### TO DO:
Copy down all of the data underneath, exactly as shown.

(Data records)
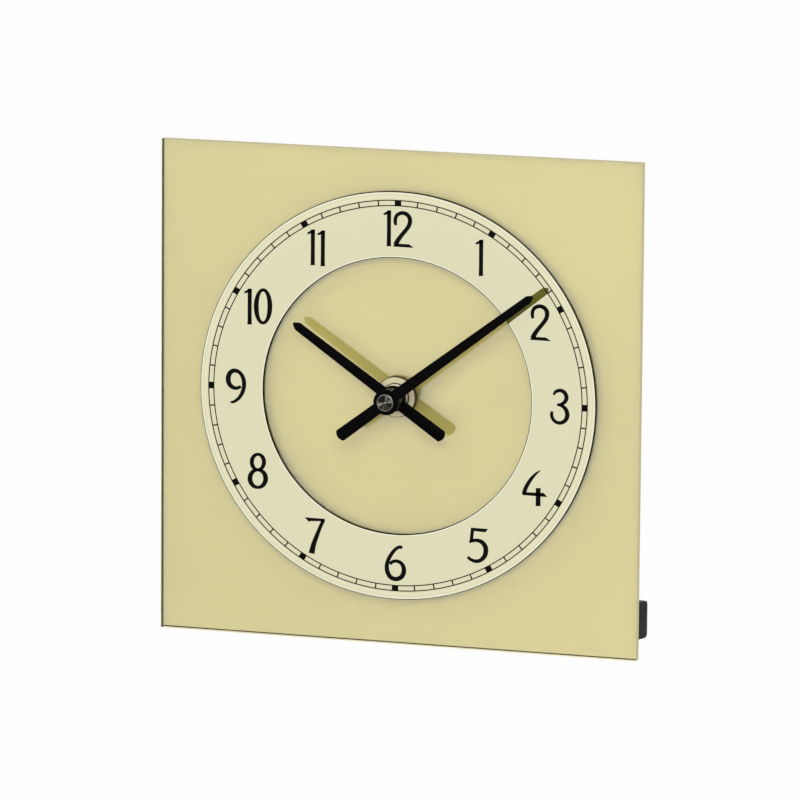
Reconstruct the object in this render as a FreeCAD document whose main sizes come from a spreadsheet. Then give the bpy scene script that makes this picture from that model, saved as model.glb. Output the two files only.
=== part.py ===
import FreeCAD, Part
import os
import re
import Sketcher

# A small table clock. A square glass plate, coated gold on its back, stands on its lower edge and on a low
# bent strip glued behind it. A thin metal ring on the front of the glass carries the numerals. The clock
# movement hangs behind the glass on its threaded bush, and two flat black hands turn in front.
#
# Millimetres and degrees. X runs to the right seen from the front, Y to the back and Z up. The origin is on
# the table, below the middle of the whole clock. Angles of hands and wheels run clockwise from the top, seen
# from the front. A depth is measured to the back, from the front of the glass or of the movement.

doc = FreeCAD.newDocument("TableClock")
sheet = doc.addObject("Spreadsheet::Sheet", "Sizes")

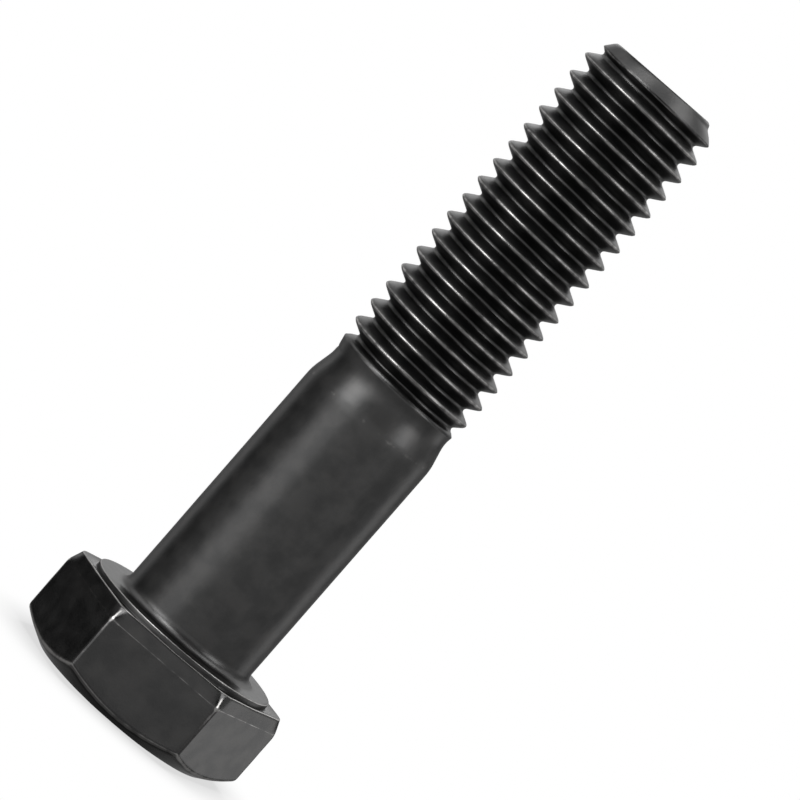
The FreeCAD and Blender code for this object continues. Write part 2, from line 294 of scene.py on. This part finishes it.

### SOLUTION TO THE EXERCISE:
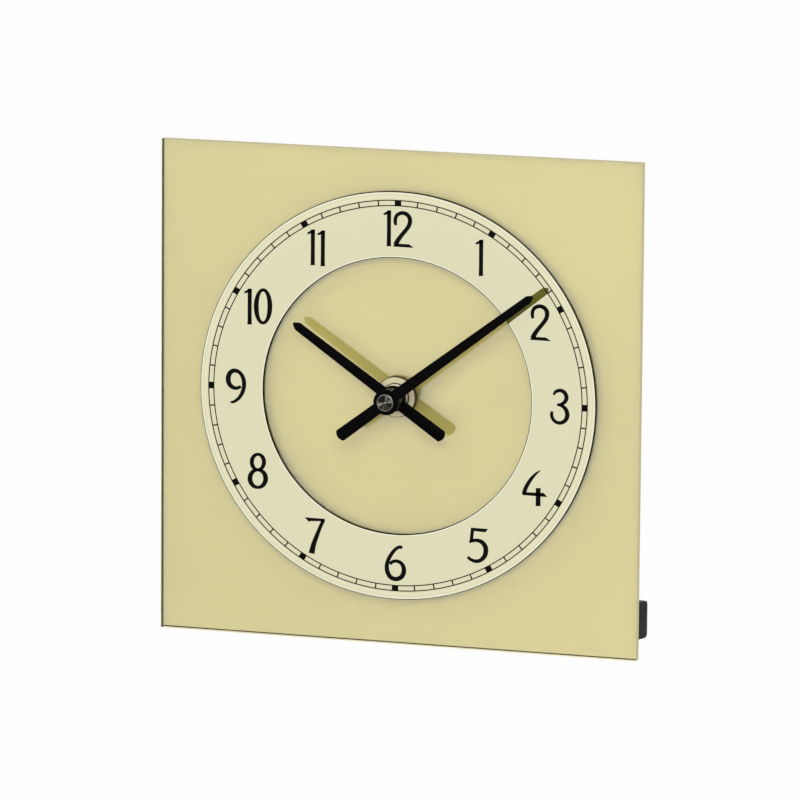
Reconstruct the object in this render as a FreeCAD document whose main sizes come from a spreadsheet. Then give the bpy scene script that makes this picture from that model, saved as model.glb. Output the two files only.
=== part.py ===
import FreeCAD, Part
import os
import re
import Sketcher

# A small table clock. A square glass plate, coated gold on its back, stands on its lower edge and on a low
# bent strip glued behind it. A thin metal ring on the front of the glass carries the numerals. The clock
# movement hangs behind the glass on its threaded bush, and two flat black hands turn in front.
#
# Millimetres and degrees. X runs to the right seen from the front, Y to the back and Z up. The origin is on
# the table, below the middle of the whole clock. Angles of hands and wheels run clockwise from the top, seen
# from the front. A depth is measured to the back, from the front of the glass or of the movement.

doc = FreeCAD.newDocument("TableClock")
sheet = doc.addObject("Spreadsheet::Sheet", "Sizes")

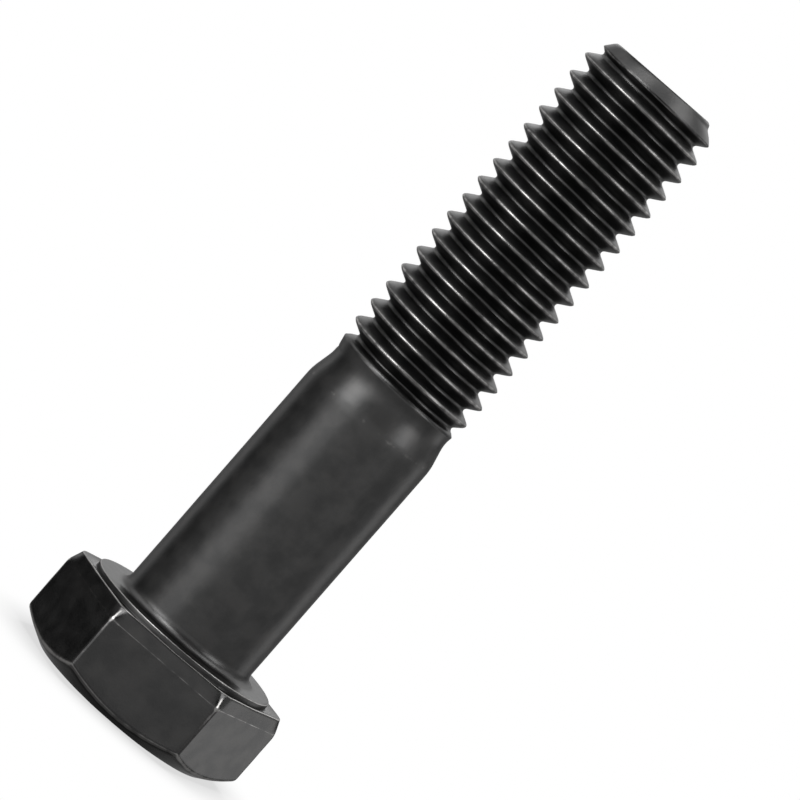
The FreeCAD and Blender code for this object continues. Write part 2, from line 294 of scene.py on. This part finishes it.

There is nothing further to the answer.